--- start Record extracts ---
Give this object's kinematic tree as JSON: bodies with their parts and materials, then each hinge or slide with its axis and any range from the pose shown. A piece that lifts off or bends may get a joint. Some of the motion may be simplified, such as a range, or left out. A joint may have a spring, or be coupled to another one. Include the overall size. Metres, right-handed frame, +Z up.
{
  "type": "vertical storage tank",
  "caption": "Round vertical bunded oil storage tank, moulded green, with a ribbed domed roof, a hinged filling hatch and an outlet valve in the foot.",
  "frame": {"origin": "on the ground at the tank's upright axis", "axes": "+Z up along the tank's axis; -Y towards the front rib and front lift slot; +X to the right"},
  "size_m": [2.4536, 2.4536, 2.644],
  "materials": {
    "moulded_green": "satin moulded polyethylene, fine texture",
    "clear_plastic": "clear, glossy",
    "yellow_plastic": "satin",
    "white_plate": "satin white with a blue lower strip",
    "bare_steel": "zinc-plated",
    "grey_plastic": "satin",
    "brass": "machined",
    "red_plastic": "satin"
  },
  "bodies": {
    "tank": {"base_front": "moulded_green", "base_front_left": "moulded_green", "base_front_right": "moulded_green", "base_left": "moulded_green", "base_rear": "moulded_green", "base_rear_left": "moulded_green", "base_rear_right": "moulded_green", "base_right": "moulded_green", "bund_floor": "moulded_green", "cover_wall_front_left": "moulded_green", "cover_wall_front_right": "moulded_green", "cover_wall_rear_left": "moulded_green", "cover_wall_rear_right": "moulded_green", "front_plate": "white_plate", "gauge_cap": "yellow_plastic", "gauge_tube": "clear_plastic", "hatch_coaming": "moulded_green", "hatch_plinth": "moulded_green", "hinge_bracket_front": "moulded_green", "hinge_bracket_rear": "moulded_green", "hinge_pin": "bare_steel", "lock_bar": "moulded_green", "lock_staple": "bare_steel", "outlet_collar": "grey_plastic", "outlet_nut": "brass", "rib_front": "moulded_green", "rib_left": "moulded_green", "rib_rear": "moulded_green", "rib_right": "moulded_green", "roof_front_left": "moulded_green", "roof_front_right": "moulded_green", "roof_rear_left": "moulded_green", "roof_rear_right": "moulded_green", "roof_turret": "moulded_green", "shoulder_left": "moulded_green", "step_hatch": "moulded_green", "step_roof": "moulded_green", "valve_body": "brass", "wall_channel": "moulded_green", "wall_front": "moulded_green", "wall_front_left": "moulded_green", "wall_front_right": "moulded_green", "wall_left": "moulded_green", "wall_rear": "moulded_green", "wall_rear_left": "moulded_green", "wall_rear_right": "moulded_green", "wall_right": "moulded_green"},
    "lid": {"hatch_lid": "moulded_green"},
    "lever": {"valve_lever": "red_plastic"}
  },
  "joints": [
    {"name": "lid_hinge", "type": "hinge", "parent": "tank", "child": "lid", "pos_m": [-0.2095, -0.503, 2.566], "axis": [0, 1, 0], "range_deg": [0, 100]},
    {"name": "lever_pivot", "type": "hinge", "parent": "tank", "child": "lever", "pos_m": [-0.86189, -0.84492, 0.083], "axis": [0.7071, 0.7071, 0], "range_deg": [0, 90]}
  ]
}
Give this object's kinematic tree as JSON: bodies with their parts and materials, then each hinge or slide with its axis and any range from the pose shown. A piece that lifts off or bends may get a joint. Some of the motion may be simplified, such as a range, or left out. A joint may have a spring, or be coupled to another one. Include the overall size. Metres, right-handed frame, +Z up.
--- end Record extracts ---
| Do this |
Could you quote the material above in full, exactly as it stands?

| Correct response |
Give this object's kinematic tree as JSON: bodies with their parts and materials, then each hinge or slide with its axis and any range from the pose shown. A piece that lifts off or bends may get a joint. Some of the motion may be simplified, such as a range, or left out. A joint may have a spring, or be coupled to another one. Include the overall size. Metres, right-handed frame, +Z up.
{
  "type": "vertical storage tank",
  "caption": "Round vertical bunded oil storage tank, moulded green, with a ribbed domed roof, a hinged filling hatch and an outlet valve in the foot.",
  "frame": {"origin": "on the ground at the tank's upright axis", "axes": "+Z up along the tank's axis; -Y towards the front rib and front lift slot; +X to the right"},
  "size_m": [2.4536, 2.4536, 2.644],
  "materials": {
    "moulded_green": "satin moulded polyethylene, fine texture",
    "clear_plastic": "clear, glossy",
    "yellow_plastic": "satin",
    "white_plate": "satin white with a blue lower strip",
    "bare_steel": "zinc-plated",
    "grey_plastic": "satin",
    "brass": "machined",
    "red_plastic": "satin"
  },
  "bodies": {
    "tank": {"base_front": "moulded_green", "base_front_left": "moulded_green", "base_front_right": "moulded_green", "base_left": "moulded_green", "base_rear": "moulded_green", "base_rear_left": "moulded_green", "base_rear_right": "moulded_green", "base_right": "moulded_green", "bund_floor": "moulded_green", "cover_wall_front_left": "moulded_green", "cover_wall_front_right": "moulded_green", "cover_wall_rear_left": "moulded_green", "cover_wall_rear_right": "moulded_green", "front_plate": "white_plate", "gauge_cap": "yellow_plastic", "gauge_tube": "clear_plastic", "hatch_coaming": "moulded_green", "hatch_plinth": "moulded_green", "hinge_bracket_front": "moulded_green", "hinge_bracket_rear": "moulded_green", "hinge_pin": "bare_steel", "lock_bar": "moulded_green", "lock_staple": "bare_steel", "outlet_collar": "grey_plastic", "outlet_nut": "brass", "rib_front": "moulded_green", "rib_left": "moulded_green", "rib_rear": "moulded_green", "rib_right": "moulded_green", "roof_front_left": "moulded_green", "roof_front_right": "moulded_green", "roof_rear_left": "moulded_green", "roof_rear_right": "moulded_green", "roof_turret": "moulded_green", "shoulder_left": "moulded_green", "step_hatch": "moulded_green", "step_roof": "moulded_green", "valve_body": "brass", "wall_channel": "moulded_green", "wall_front": "moulded_green", "wall_front_left": "moulded_green", "wall_front_right": "moulded_green", "wall_left": "moulded_green", "wall_rear": "moulded_green", "wall_rear_left": "moulded_green", "wall_rear_right": "moulded_green", "wall_right": "moulded_green"},
    "lid": {"hatch_lid": "moulded_green"},
    "lever": {"valve_lever": "red_plastic"}
  },
  "joints": [
    {"name": "lid_hinge", "type": "hinge", "parent": "tank", "child": "lid", "pos_m": [-0.2095, -0.503, 2.566], "axis": [0, 1, 0], "range_deg": [0, 100]},
    {"name": "lever_pivot", "type": "hinge", "parent": "tank", "child": "lever", "pos_m": [-0.86189, -0.84492, 0.083], "axis": [0.7071, 0.7071, 0], "range_deg": [0, 90]}
  ]
}
Give this object's kinematic tree as JSON: bodies with their parts and materials, then each hinge or slide with its axis and any range from the pose shown. A piece that lifts off or bends may get a joint. Some of the motion may be simplified, such as a range, or left out. A joint may have a spring, or be coupled to another one. Include the overall size. Metres, right-handed frame, +Z up.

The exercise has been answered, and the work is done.